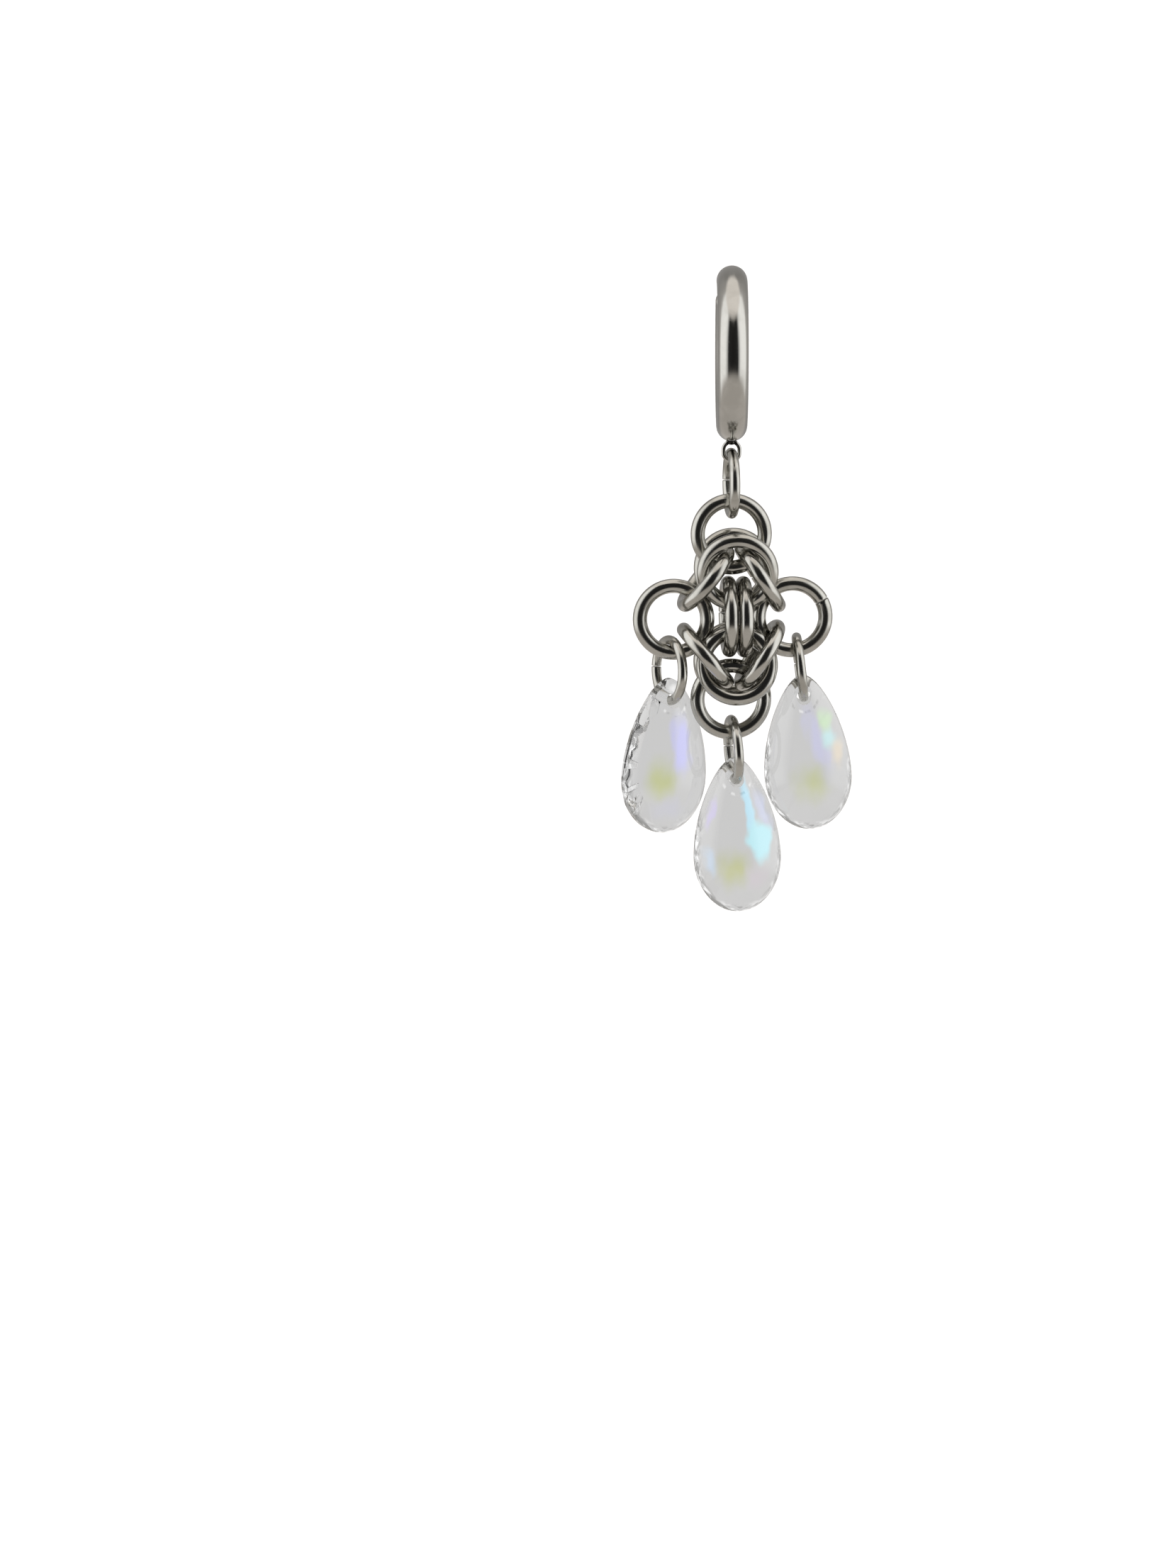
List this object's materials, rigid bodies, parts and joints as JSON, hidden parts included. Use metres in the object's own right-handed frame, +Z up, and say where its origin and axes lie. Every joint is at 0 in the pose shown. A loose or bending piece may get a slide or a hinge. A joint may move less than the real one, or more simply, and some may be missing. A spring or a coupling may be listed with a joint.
{
  "type": "chandelier earring",
  "caption": "Hinged clip hoop carrying a cross of woven steel rings with faceted clear pear drops hung on fine rings.",
  "frame": {"origin": "middle of the ear post, where it goes through the lobe", "axes": "+Z up as worn, +Y towards the wearer's head, +X across the cross of rings"},
  "size_m": [0.0186, 0.0139, 0.052],
  "materials": {
    "hoop_steel": "polished stainless steel",
    "ring_steel": "polished stainless steel wire",
    "drop_glass": "clear cut glass with a faint iridescent coating"
  },
  "bodies": {
    "clip": {"hoop_front": "hoop_steel", "hinge_pin": "hoop_steel"},
    "arm": {"hoop_arm": "hoop_steel"},
    "pendant": {"jump_ring_top": "ring_steel", "cross_top": "ring_steel", "cross_bottom": "ring_steel", "cross_left": "ring_steel", "cross_right": "ring_steel", "diagonal_upper_left": "ring_steel", "diagonal_upper_right": "ring_steel", "diagonal_lower_left": "ring_steel", "diagonal_lower_right": "ring_steel", "knot_upper_front": "ring_steel", "knot_upper_back": "ring_steel", "knot_lower_front": "ring_steel", "knot_lower_back": "ring_steel", "centre_left": "ring_steel", "centre_right": "ring_steel", "drop_ring_left": "ring_steel", "drop_ring_centre": "ring_steel", "drop_ring_right": "ring_steel", "drop_left": "drop_glass", "drop_centre": "drop_glass", "drop_right": "drop_glass"}
  },
  "joints": [
    {"name": "arm_hinge", "type": "hinge", "parent": "clip", "child": "arm", "pos_m": [0, -0.00046, -0.01131], "axis": [-1, 0, 0], "range_deg": [0, 45]},
    {"name": "pendant_swing", "type": "hinge", "parent": "clip", "child": "pendant", "pos_m": [0, -0.00244, -0.01384], "axis": [1, 0, 0], "range_deg": [-45, 45]}
  ]
}
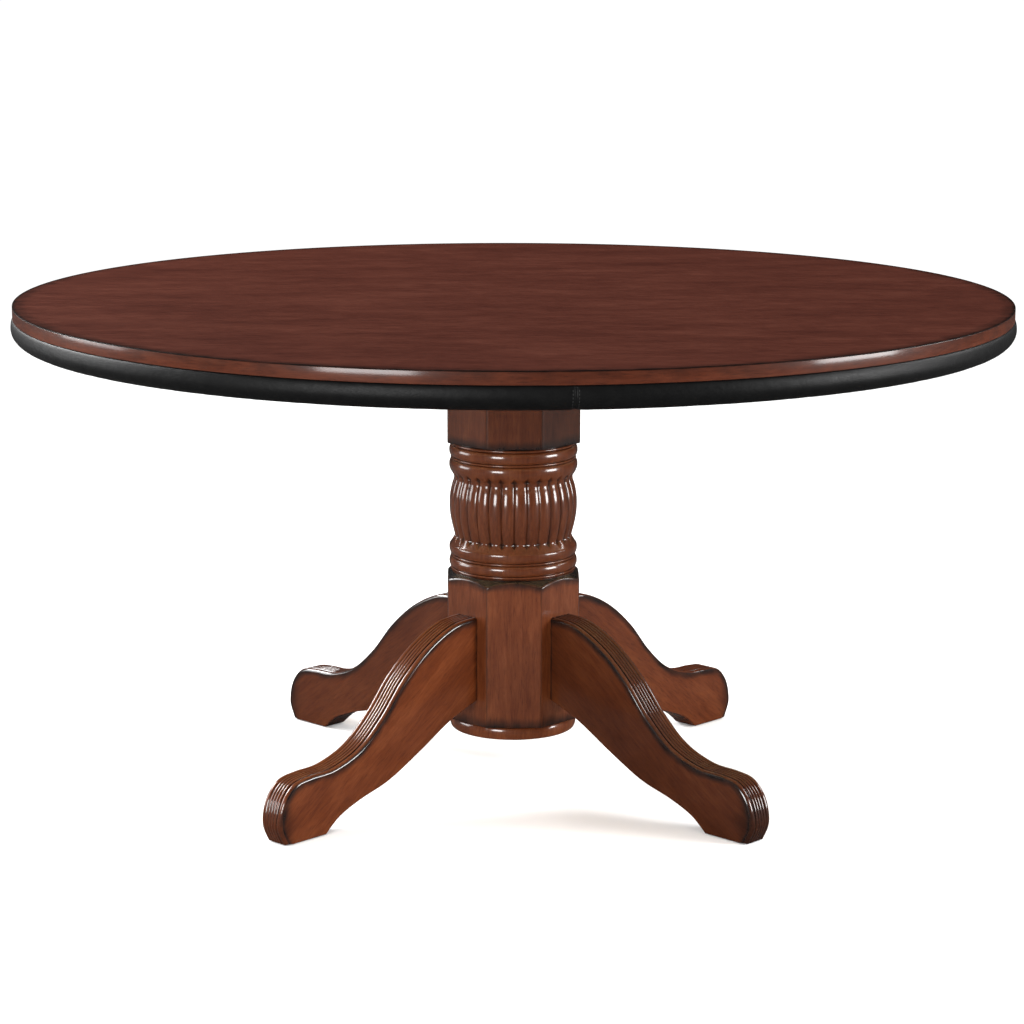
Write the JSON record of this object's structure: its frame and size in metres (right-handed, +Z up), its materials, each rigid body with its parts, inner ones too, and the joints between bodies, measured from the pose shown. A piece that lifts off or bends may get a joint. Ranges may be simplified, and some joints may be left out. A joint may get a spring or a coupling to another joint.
{
  "type": "gaming table",
  "caption": "Round pedestal gaming table: padded armrest round a cloth playing well, lift-off wooden dining top, turned and reeded column on scrolled legs.",
  "frame": {"origin": "on the floor, on the pedestal's axis", "axes": "+Z up along the pedestal, +X to the right and -Y towards the viewer, with the legs on the diagonals"},
  "size_m": [1.524, 1.524, 0.762],
  "materials": {
    "top_veneer": "satin lacquer over red-brown stained veneer",
    "edge_band_wood": "semi-gloss lacquered hardwood lipping",
    "stained_wood": "semi-gloss brown stain with near-black glaze in the recesses",
    "core_board": "raw fibreboard",
    "plywood": "raw birch plywood",
    "armrest_vinyl": "fine-grained black vinyl, satin",
    "foam": "open-cell upholstery foam",
    "playing_cloth": "napped speed cloth",
    "zinc_steel": "zinc-plated",
    "nylon": "moulded nylon"
  },
  "bodies": {
    "base_table": {"armrest_core": "plywood", "armrest_foam": "foam", "armrest_vinyl": "armrest_vinyl", "deck_batten_front": "plywood", "deck_batten_rear": "plywood", "foot_glide_front_left": "nylon", "foot_glide_front_right": "nylon", "foot_glide_rear_left": "nylon", "foot_glide_rear_right": "nylon", "game_top_deck": "core_board", "leg_bolt_front_left_lower": "zinc_steel", "leg_bolt_front_left_upper": "zinc_steel", "leg_bolt_front_right_lower": "zinc_steel", "leg_bolt_front_right_upper": "zinc_steel", "leg_bolt_rear_left_lower": "zinc_steel", "leg_bolt_rear_left_upper": "zinc_steel", "leg_bolt_rear_right_lower": "zinc_steel", "leg_bolt_rear_right_upper": "zinc_steel", "leg_front_left": "stained_wood", "leg_front_right": "stained_wood", "leg_nut_front_left_lower": "zinc_steel", "leg_nut_front_left_upper": "zinc_steel", "leg_nut_front_right_lower": "zinc_steel", "leg_nut_front_right_upper": "zinc_steel", "leg_nut_rear_left_lower": "zinc_steel", "leg_nut_rear_left_upper": "zinc_steel", "leg_nut_rear_right_lower": "zinc_steel", "leg_nut_rear_right_upper": "zinc_steel", "leg_rear_left": "stained_wood", "leg_rear_right": "stained_wood", "mounting_bolt_1": "zinc_steel", "mounting_bolt_2": "zinc_steel", "mounting_bolt_3": "zinc_steel", "mounting_bolt_4": "zinc_steel", "mounting_plate": "plywood", "pedestal_stave_1": "stained_wood", "pedestal_stave_2": "stained_wood", "pedestal_stave_3": "stained_wood", "pedestal_stave_4": "stained_wood", "pedestal_stave_5": "stained_wood", "pedestal_stave_6": "stained_wood", "pedestal_stave_7": "stained_wood", "pedestal_stave_8": "stained_wood", "pedestal_top_plug": "plywood", "playing_cloth": "playing_cloth", "playing_foam": "foam"},
    "dining_top": {"cleat_screw_1": "zinc_steel", "cleat_screw_2": "zinc_steel", "cleat_screw_3": "zinc_steel", "cleat_screw_4": "zinc_steel", "dining_top_core": "core_board", "dining_top_edge_band": "edge_band_wood", "dining_top_veneer": "top_veneer", "locating_cleat_1": "plywood", "locating_cleat_2": "plywood", "locating_cleat_3": "plywood", "locating_cleat_4": "plywood"}
  },
  "joints": [
    {"name": "dining_top_lift", "type": "slide", "parent": "base_table", "child": "dining_top", "axis": [0, 0, 1], "range_m": [0, 0.15]}
  ]
}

———

Extract every entry in the listing word for word.

Finished answer>
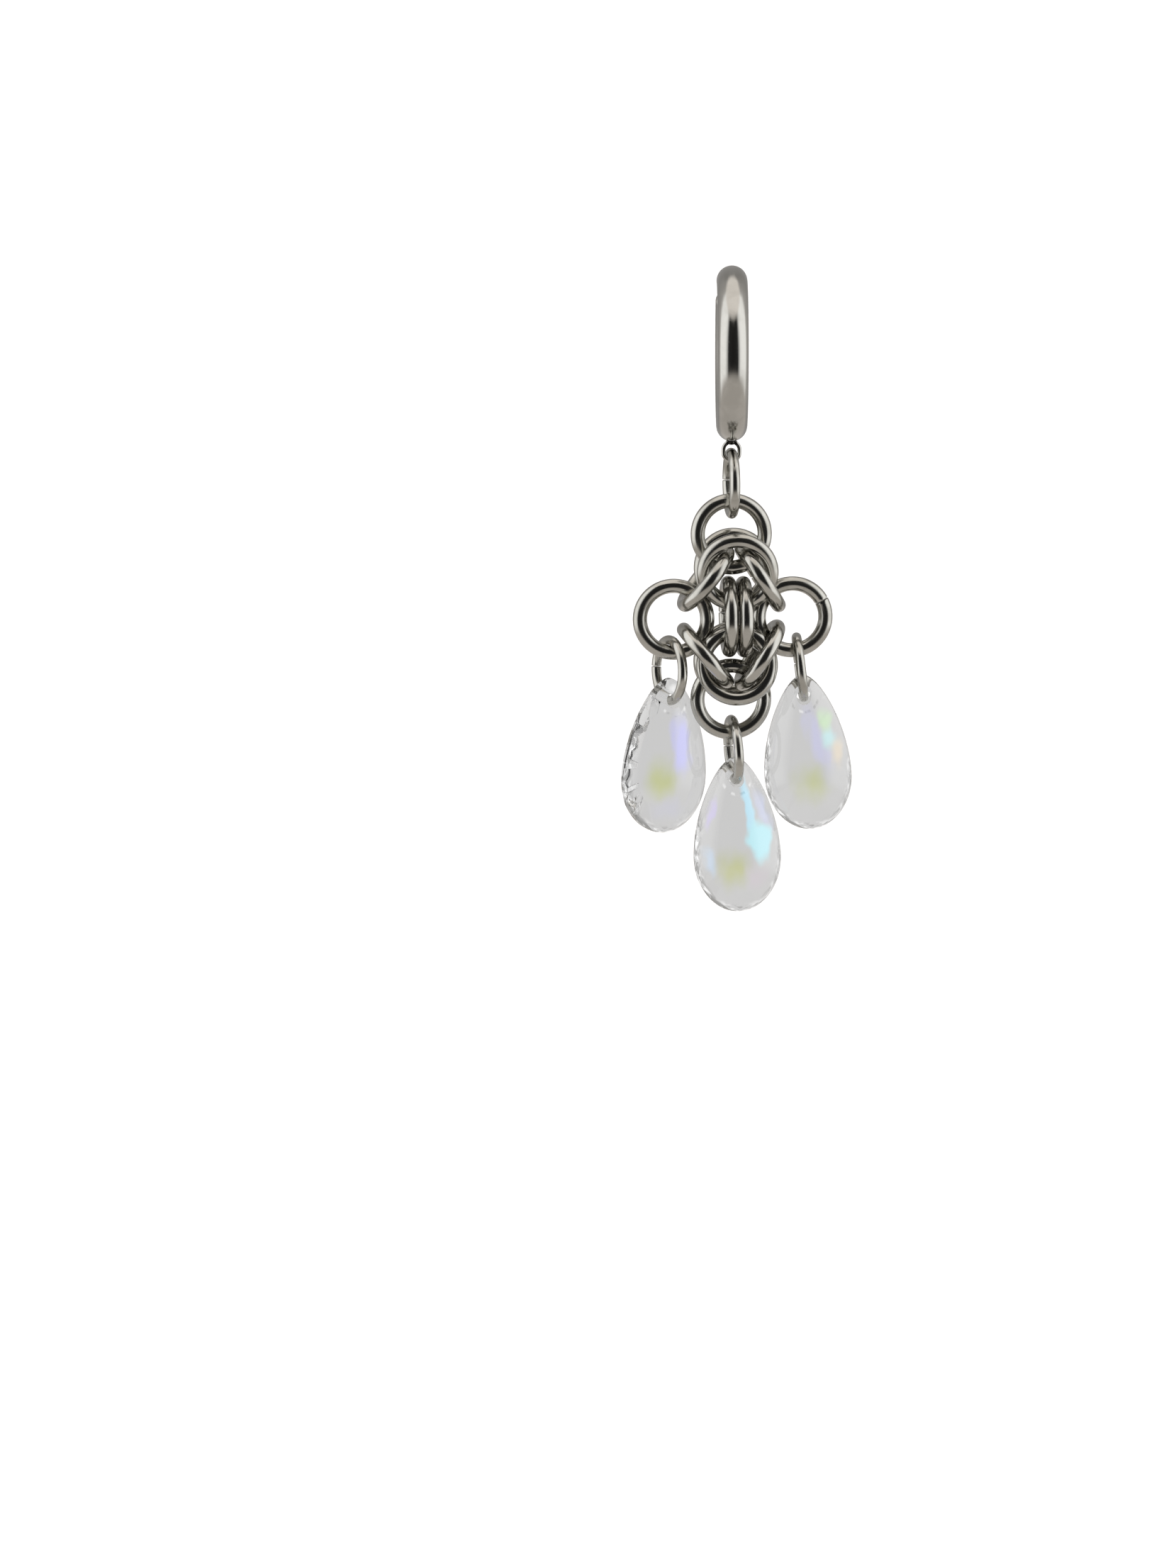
List this object's materials, rigid bodies, parts and joints as JSON, hidden parts included. Use metres in the object's own right-handed frame, +Z up, and say where its origin and axes lie. Every joint is at 0 in the pose shown. A loose or bending piece may get a slide or a hinge. A joint may move less than the real one, or more simply, and some may be missing. A spring or a coupling may be listed with a joint.
{
  "type": "chandelier earring",
  "caption": "Hinged clip hoop carrying a cross of woven steel rings with faceted clear pear drops hung on fine rings.",
  "frame": {"origin": "middle of the ear post, where it goes through the lobe", "axes": "+Z up as worn, +Y towards the wearer's head, +X across the cross of rings"},
  "size_m": [0.0186, 0.0139, 0.052],
  "materials": {
    "hoop_steel": "polished stainless steel",
    "ring_steel": "polished stainless steel wire",
    "drop_glass": "clear cut glass with a faint iridescent coating"
  },
  "bodies": {
    "clip": {"hoop_front": "hoop_steel", "hinge_pin": "hoop_steel"},
    "arm": {"hoop_arm": "hoop_steel"},
    "pendant": {"jump_ring_top": "ring_steel", "cross_top": "ring_steel", "cross_bottom": "ring_steel", "cross_left": "ring_steel", "cross_right": "ring_steel", "diagonal_upper_left": "ring_steel", "diagonal_upper_right": "ring_steel", "diagonal_lower_left": "ring_steel", "diagonal_lower_right": "ring_steel", "knot_upper_front": "ring_steel", "knot_upper_back": "ring_steel", "knot_lower_front": "ring_steel", "knot_lower_back": "ring_steel", "centre_left": "ring_steel", "centre_right": "ring_steel", "drop_ring_left": "ring_steel", "drop_ring_centre": "ring_steel", "drop_ring_right": "ring_steel", "drop_left": "drop_glass", "drop_centre": "drop_glass", "drop_right": "drop_glass"}
  },
  "joints": [
    {"name": "arm_hinge", "type": "hinge", "parent": "clip", "child": "arm", "pos_m": [0, -0.00046, -0.01131], "axis": [-1, 0, 0], "range_deg": [0, 45]},
    {"name": "pendant_swing", "type": "hinge", "parent": "clip", "child": "pendant", "pos_m": [0, -0.00244, -0.01384], "axis": [1, 0, 0], "range_deg": [-45, 45]}
  ]
}
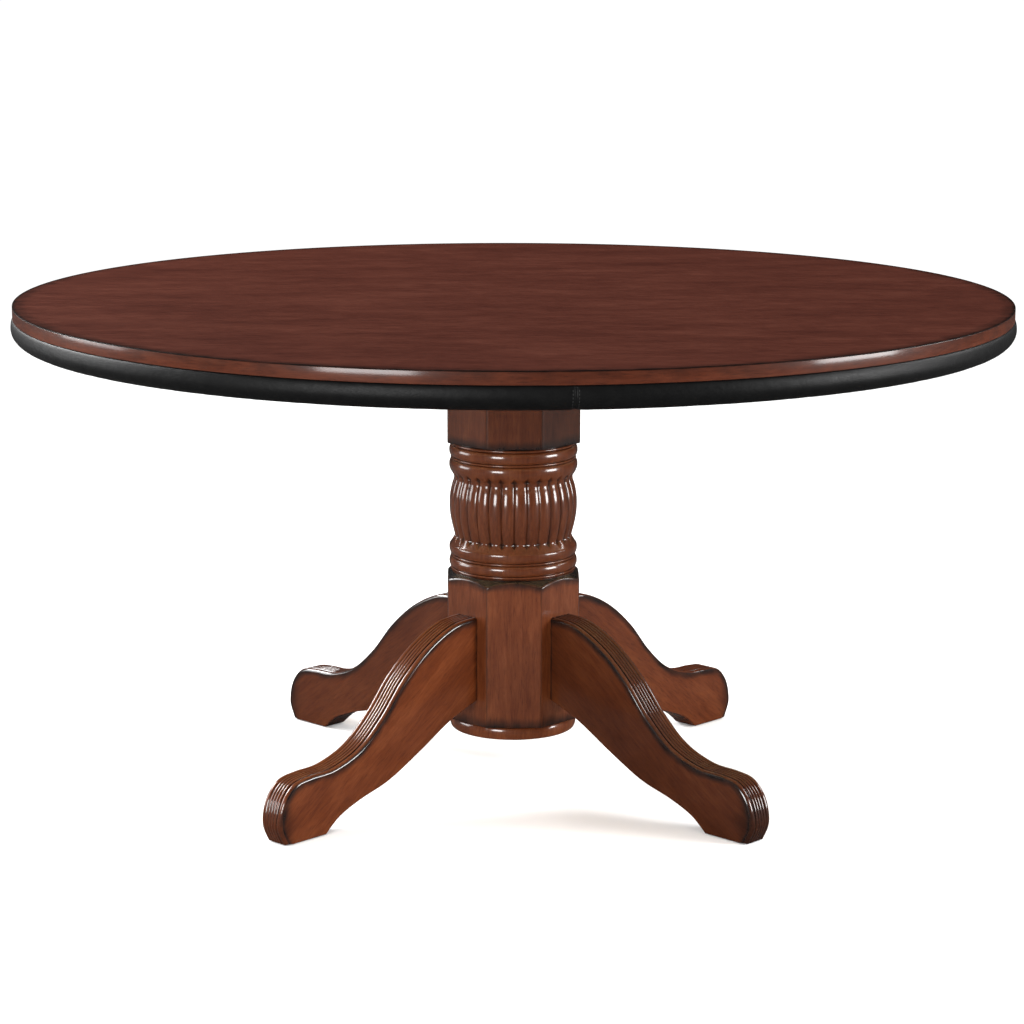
Write the JSON record of this object's structure: its frame and size in metres (right-handed, +Z up), its materials, each rigid body with its parts, inner ones too, and the joints between bodies, measured from the pose shown. A piece that lifts off or bends may get a joint. Ranges may be simplified, and some joints may be left out. A joint may get a spring or a coupling to another joint.
{
  "type": "gaming table",
  "caption": "Round pedestal gaming table: padded armrest round a cloth playing well, lift-off wooden dining top, turned and reeded column on scrolled legs.",
  "frame": {"origin": "on the floor, on the pedestal's axis", "axes": "+Z up along the pedestal, +X to the right and -Y towards the viewer, with the legs on the diagonals"},
  "size_m": [1.524, 1.524, 0.762],
  "materials": {
    "top_veneer": "satin lacquer over red-brown stained veneer",
    "edge_band_wood": "semi-gloss lacquered hardwood lipping",
    "stained_wood": "semi-gloss brown stain with near-black glaze in the recesses",
    "core_board": "raw fibreboard",
    "plywood": "raw birch plywood",
    "armrest_vinyl": "fine-grained black vinyl, satin",
    "foam": "open-cell upholstery foam",
    "playing_cloth": "napped speed cloth",
    "zinc_steel": "zinc-plated",
    "nylon": "moulded nylon"
  },
  "bodies": {
    "base_table": {"armrest_core": "plywood", "armrest_foam": "foam", "armrest_vinyl": "armrest_vinyl", "deck_batten_front": "plywood", "deck_batten_rear": "plywood", "foot_glide_front_left": "nylon", "foot_glide_front_right": "nylon", "foot_glide_rear_left": "nylon", "foot_glide_rear_right": "nylon", "game_top_deck": "core_board", "leg_bolt_front_left_lower": "zinc_steel", "leg_bolt_front_left_upper": "zinc_steel", "leg_bolt_front_right_lower": "zinc_steel", "leg_bolt_front_right_upper": "zinc_steel", "leg_bolt_rear_left_lower": "zinc_steel", "leg_bolt_rear_left_upper": "zinc_steel", "leg_bolt_rear_right_lower": "zinc_steel", "leg_bolt_rear_right_upper": "zinc_steel", "leg_front_left": "stained_wood", "leg_front_right": "stained_wood", "leg_nut_front_left_lower": "zinc_steel", "leg_nut_front_left_upper": "zinc_steel", "leg_nut_front_right_lower": "zinc_steel", "leg_nut_front_right_upper": "zinc_steel", "leg_nut_rear_left_lower": "zinc_steel", "leg_nut_rear_left_upper": "zinc_steel", "leg_nut_rear_right_lower": "zinc_steel", "leg_nut_rear_right_upper": "zinc_steel", "leg_rear_left": "stained_wood", "leg_rear_right": "stained_wood", "mounting_bolt_1": "zinc_steel", "mounting_bolt_2": "zinc_steel", "mounting_bolt_3": "zinc_steel", "mounting_bolt_4": "zinc_steel", "mounting_plate": "plywood", "pedestal_stave_1": "stained_wood", "pedestal_stave_2": "stained_wood", "pedestal_stave_3": "stained_wood", "pedestal_stave_4": "stained_wood", "pedestal_stave_5": "stained_wood", "pedestal_stave_6": "stained_wood", "pedestal_stave_7": "stained_wood", "pedestal_stave_8": "stained_wood", "pedestal_top_plug": "plywood", "playing_cloth": "playing_cloth", "playing_foam": "foam"},
    "dining_top": {"cleat_screw_1": "zinc_steel", "cleat_screw_2": "zinc_steel", "cleat_screw_3": "zinc_steel", "cleat_screw_4": "zinc_steel", "dining_top_core": "core_board", "dining_top_edge_band": "edge_band_wood", "dining_top_veneer": "top_veneer", "locating_cleat_1": "plywood", "locating_cleat_2": "plywood", "locating_cleat_3": "plywood", "locating_cleat_4": "plywood"}
  },
  "joints": [
    {"name": "dining_top_lift", "type": "slide", "parent": "base_table", "child": "dining_top", "axis": [0, 0, 1], "range_m": [0, 0.15]}
  ]
}